One of our nethservers crashed twice the last days. This only started after having reinstalled its hypervisor and changed from ext4 to zfs and twice it was during a backup of the vm to ProxMox backup server, so I first suspected the vm crashed because of insufficient ram, but as it happened again yesterday after I limited ramusage of zfs, I want to try to reinstall all installed packages including the dependencies to be sure there is no corrupted peace of software that could cause these random panics. If the problem is persisting next step will be to get used to create kernel dump and examine it with kexec or ask here for further advice on where to look for informations that could reveal the reason of the crash. /var/log/messages did not show anything.
Speaking of /var log messages - I see tons of useless messages like this. How can those be suppressed? Nov 3 17:31:01 hostname systemd: Started Session 1212 of user root.
In the meantime I first reinstalled yum reinstall @iso. Next I’d like to reinstall all components including their dependencies, so I can create a list of installed packages by rpm -qa --qf "%{NAME}\n" | sort > /somewhere/installed-software.log
or will it be sufficient to only install nethserver-* packages thus creating the list with rpm -qa --qf "%{NAME}\n" | sort | grep "nethserver-" > /somewhere/installed-software.log? Will in this case its dependencies also be re-installed or do I have to install the first example?
I plan to execute the reinstall with: yum -y install $(cat /somewhere/installed-software.log) or do you have a better example with rpm? And where do I need to pay attention, as the configuration of the installed software must persist. Thanks in advance for any advice.

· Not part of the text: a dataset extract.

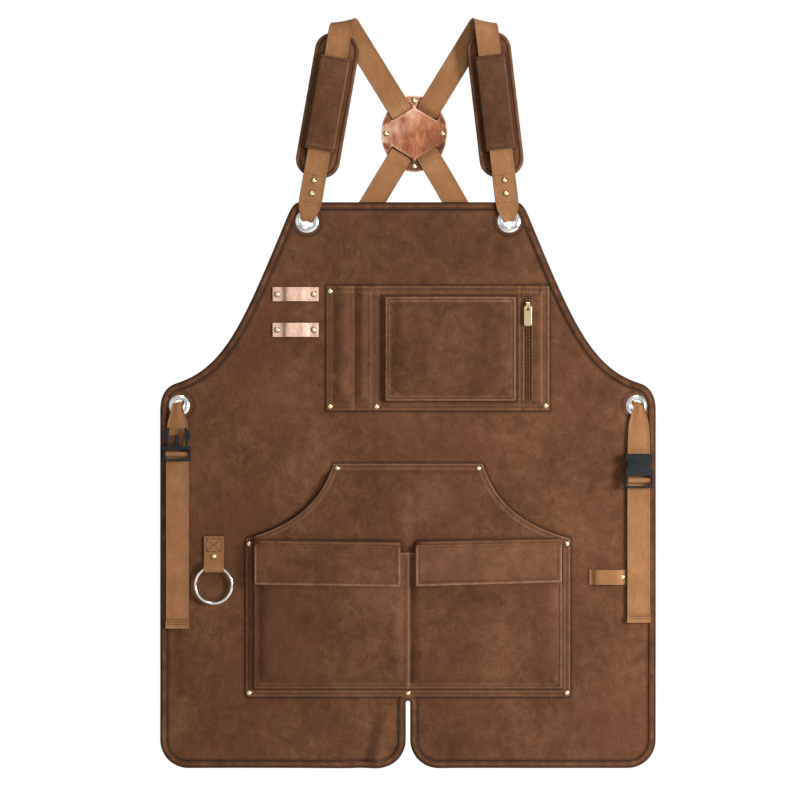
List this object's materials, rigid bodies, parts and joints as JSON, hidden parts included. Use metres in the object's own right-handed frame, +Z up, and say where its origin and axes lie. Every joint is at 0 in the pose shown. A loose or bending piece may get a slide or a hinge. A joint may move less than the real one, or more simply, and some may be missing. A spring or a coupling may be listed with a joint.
{
  "type": "butcher apron",
  "caption": "Waxed canvas bib apron with crossed padded shoulder straps, chest and lower pockets, tool loops, towel ring and a side-release waist buckle, hanging from its strap bends.",
  "frame": {"origin": "under the two shoulder strap bends, midway between the apron's sides, where a hanger or shoulders hold it", "axes": "+Z up, +X to the right as seen from the front, front faces -Y"},
  "size_m": [0.684, 0.0354, 1.0357],
  "materials": {
    "canvas": "waxed, mottled, matt with a faint sheen",
    "edge_canvas": "waxed, folded and stitched",
    "webbing": "tan cotton twill, matt",
    "nickel": "bright nickel plate",
    "brass": "polished, worn bright on the crown",
    "plate_leather": "glazed, marbled",
    "loop_leather": "undyed, matt",
    "zip_tape": "woven tape",
    "black_plastic": "moulded, satin",
    "foam": "closed-cell foam, hidden"
  },
  "bodies": {
    "apron": {"canvas_panel": "canvas", "pen_pocket": "canvas", "chest_patch": "canvas", "inset_pocket": "canvas", "hand_pocket": "canvas", "lower_pocket": "canvas", "flap_seams": "canvas", "edge_binding": "edge_canvas", "left_shoulder_strap": "webbing", "right_shoulder_strap": "webbing", "ring_tab": "webbing", "hammer_loop": "webbing", "bib_eyelets": "nickel", "bib_washers": "nickel", "waist_eyelets": "nickel", "waist_washers": "nickel", "strap_rivets": "brass", "cross_plate_rivets": "brass", "tool_loop_rivets": "brass", "chest_rivets": "brass", "pocket_rivets": "brass", "ring_tab_rivet": "brass", "hammer_loop_rivet": "brass", "zip_stops": "brass", "zip_teeth": "brass", "cross_plate_front": "plate_leather", "cross_plate_back": "plate_leather", "upper_tool_loop": "loop_leather", "lower_tool_loop": "loop_leather", "zip_tapes": "zip_tape"},
    "zip_slider": {"zip_slider": "brass"},
    "zip_pull": {"zip_pull": "brass"},
    "left_flap": {"left_flap": "canvas"},
    "right_flap": {"right_flap": "canvas"},
    "towel_ring": {"towel_ring": "nickel"},
    "left_tie": {"left_waist_strap": "webbing"},
    "right_tie": {"right_waist_strap": "webbing"},
    "left_buckle": {"male_buckle": "black_plastic", "left_bight": "webbing"},
    "outer_prong": {"outer_prong": "black_plastic"},
    "inner_prong": {"inner_prong": "black_plastic"},
    "right_buckle": {"female_buckle": "black_plastic", "right_bight": "webbing"},
    "left_pad": {"left_pad_cover": "canvas", "left_pad_foam": "foam", "left_pad_binding": "edge_canvas", "left_pad_sleeve": "canvas"},
    "right_pad": {"right_pad_cover": "canvas", "right_pad_foam": "foam", "right_pad_binding": "edge_canvas", "right_pad_sleeve": "canvas"}
  },
  "joints": [
    {"name": "zip_slide", "type": "slide", "parent": "apron", "child": "zip_slider", "axis": [0, 0, -1], "range_m": [0, 0.13]},
    {"name": "zip_pull_swing", "type": "hinge", "parent": "zip_slider", "child": "zip_pull", "pos_m": [0.165, -0.0117, -0.3871], "axis": [-1, 0, 0], "range_deg": [0, 150]},
    {"name": "left_flap_lift", "type": "hinge", "parent": "apron", "child": "left_flap", "pos_m": [-0.111, -0.0144, -0.7165], "axis": [-1, 0, 0], "range_deg": [0, 155]},
    {"name": "right_flap_lift", "type": "hinge", "parent": "apron", "child": "right_flap", "pos_m": [0.111, -0.0144, -0.7165], "axis": [-1, 0, 0], "range_deg": [0, 155]},
    {"name": "towel_ring_swing", "type": "hinge", "parent": "apron", "child": "towel_ring", "pos_m": [-0.2677, -0.0059, -0.752], "axis": [-1, 0, 0], "range_deg": [0, 150]},
    {"name": "left_tie_swing", "type": "hinge", "parent": "apron", "child": "left_tie", "pos_m": [-0.318, -0.0027, -0.528], "axis": [-1, 0, 0], "range_deg": [0, 80]},
    {"name": "right_tie_swing", "type": "hinge", "parent": "apron", "child": "right_tie", "pos_m": [0.318, -0.0027, -0.528], "axis": [-1, 0, 0], "range_deg": [0, 80]},
    {"name": "left_buckle_slide", "type": "slide", "parent": "left_tie", "child": "left_buckle", "axis": [0, 0, -1], "range_m": [-0.01, 0.16]},
    {"name": "right_buckle_slide", "type": "slide", "parent": "right_tie", "child": "right_buckle", "axis": [0, 0, -1], "range_m": [-0.03, 0.15]},
    {"name": "outer_prong_flex", "type": "hinge", "parent": "left_buckle", "child": "outer_prong", "pos_m": [-0.3312, -0.0101, -0.5837], "axis": [0, 1, 0], "range_deg": [0, 6], "stiffness_Nm_per_rad": 0.6},
    {"name": "inner_prong_flex", "type": "hinge", "parent": "left_buckle", "child": "inner_prong", "pos_m": [-0.3048, -0.0101, -0.5837], "axis": [0, -1, 0], "range_deg": [0, 6], "stiffness_Nm_per_rad": 0.6},
    {"name": "left_pad_slide", "type": "slide", "parent": "apron", "child": "left_pad", "axis": [-0.1737, 0.0319, -0.9843], "range_m": [-0.004, 0.018]},
    {"name": "right_pad_slide", "type": "slide", "parent": "apron", "child": "right_pad", "axis": [0.1169, 0.0319, -0.9926], "range_m": [-0.004, 0.018]}
  ]
}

after a disk failure which resulted in corruption on our host while (Murphy) I had broke my md raid mirror to convert the host from ext4 to zfs so I had to reinstall my host (ProxMox). Its only after then that our external nethserver started to crash about once every day or 2 days. I first suspected the ramusage as zfs can be demanding. After having limited zfs to 8 gig (the system only has 32 Gig in total) and configured the vms accordingly I could rule out that this was the reason my external neth (serving nextcloud, cal-/carddav, imap, rspamd, firewall services…) I started thinking that there could be a problem with an installed component. Having talked with Andy Wismer I now think it could be that the Prox vzdump I had restored after fresh install of the hypervisor already was corrupt. That led me to the choice of making an xfs filesystem check, but I doubted it and finally prefered a clean re-install and restore from restic backup, I took regularly. That takes some time to restore but on the other hand that way I will have the best bet to get this neth stable again.
While doing the desaster recovery, I made one small mistake, updating core packages before adding back subscription, but I think that is not too bad. One other observation was, that the openvpn s2s tunnel was configured but on the restored node the static preshared key was not there, so I had to copy paste it from the other neth, that was acting as client for this connection.
Right now, the system is restoring and I am looking forward to see if after that everything runs stable as before. One thing that I learned from this desaster is that I have to implement some way of automatically copy of the config backups to an external location.
While reinstalling I also have realized that kdump is enabled by default, so if the problem unexpectedly would persist, I will have to start learning howto look for errors with kexec, but I hope that will not be necessary.
On the old system I saw many entries in /var/log/messages as this one:
Nov 3 17:31:01 hostname systemd: Started Session 1212 of user root. I think, read somewhere that this is normal and coming from cron jobs,but could be eliminated. It would be cool to learn how those lines could be eliminated.